Sachbearbeiter GAin Dr. Aicher

 

Klappe              (DW)

GZ:  Jv 620 -1/07

 

An das

Bundesministerium für Justiz

in Wien

 

 

 

 

 

 

 

 

zur GZ BMJ-L318.026/0001-II 1/2007

 

Betrifft:     Entwurf eines Bundesgesetzes, mit dem das

                Strafgesetzbuch, die Strafprozessnovelle 1975,

das Strafvollzugesgesetz, das Bewährungshilfe-

gesetz und das Jugendgerichtsgesetz 1988

geändert werden

 

 

        Die Generalprokuratur beehrt sich, zum oben genannten Gesetzesentwurf folgende

 

S t e l l u n g n a h m e

 

zu erstatten, die in 25-facher Ausfertigung auch dem Präsidium des Nationalrates zugemittelt wird:

 

Der vorliegende Gesetzesentwurf wird seitens der Generalprokuratur – sofern im Nachfolgenden keine besonderen Einwände erhoben werden – befürwortet.

 

Zu Artikel I (Änderung des StGB):

Z 1: Gegen die Möglichkeit einer bedingten Entlassung aus einem nicht bedingt nachgesehenen Teil einer Freiheitsstrafe (§  43a StGB) bestehen seitens der Generalprokuratur Vorbehalte.

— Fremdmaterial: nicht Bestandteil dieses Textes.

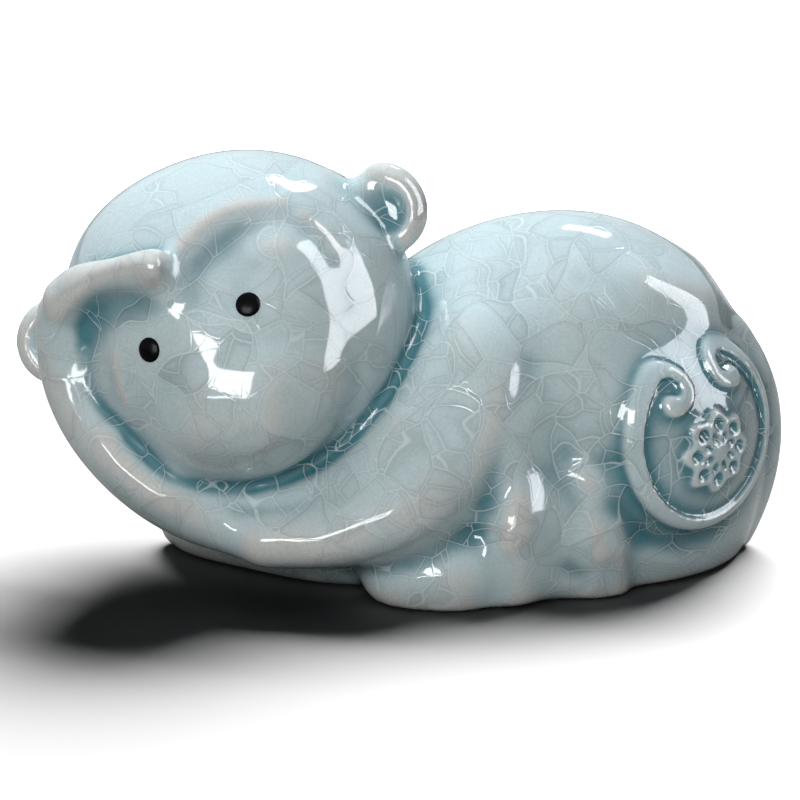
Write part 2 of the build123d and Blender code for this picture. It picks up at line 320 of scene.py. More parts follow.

Als wieder aktuell wird der Hinweis anlässlich der Aufnahme der Bestimmung des § 43a StGB und der damit einhergehenden Änderung des § 46 StGB durch das StRÄG 1987 erachtet, dass  eine bedingte Entlassung aus einem nach § 43a Abs 3 und 4 StGB nicht bedingt nachgesehenen Teil einer Strafe nicht in Betracht kommen soll, „weil nach Ansicht des Justizausschusses eine Koppelung dieser Einrichtungen den Grundgedanken der teilbedingten Freiheitsstrafe, als Bindeglied zwischen (gänzlich) bedingter und unbedingter Freiheitsstrafe zu sehen, beeinträchtigen würde und überdies mit verfahrenstechnischen Komplikationen verbunden wäre“ (JAB 359 Blg XVII. GP 12).

Schon aufgrund der gesetzlichen Vorgaben des Ausmaßes des unbedingten Teiles, sohin einer zumeist kurzen unbedingten Freiheitsstrafe, die häufig mit der Untersuchungshaft verbüßt ist, darf die letztgenannte „Komplikation“ nicht unterschätzt werden: § 265 StPO normiert, dass der Angeklagte bei Vorliegen der Voraussetzungen der bedingten Entlassung – durch Vorhaftanrechnung – zum Zeitpunkt der Urteilsfällung zu enthaften ist. Sind diese Voraussetzungen zu diesem Zeitpunkt noch nicht gegeben, gehört es nach der Judikatur zur Pflicht des erkennenden Gerichtes während des anhängigen Rechtsmittelverfahrens den angehaltenen Angeklagten bei Eintritt der materiellen Voraussetzungen nach der Urteilsfällung erster Instanz in analoger Anwendung des § 265 StPO bedingt zu entlassen (11 Os 24/02 = SSt 64/12; 14 Os 141/05z = EvBl 2006/39 S 209). Dies hätte unabhängig vom Ausgang des Rechtsmittelverfahrens – selbst bei Anfechtung durch den Staatsanwalt – nicht nur die regelmäßige Enthaftung zur Folge, sondern würde den Überwachungsaufwand des Tatgerichtes nach Abschluss des erstinstanzlichen Verfahrens um ein Vielfaches vergrößern. 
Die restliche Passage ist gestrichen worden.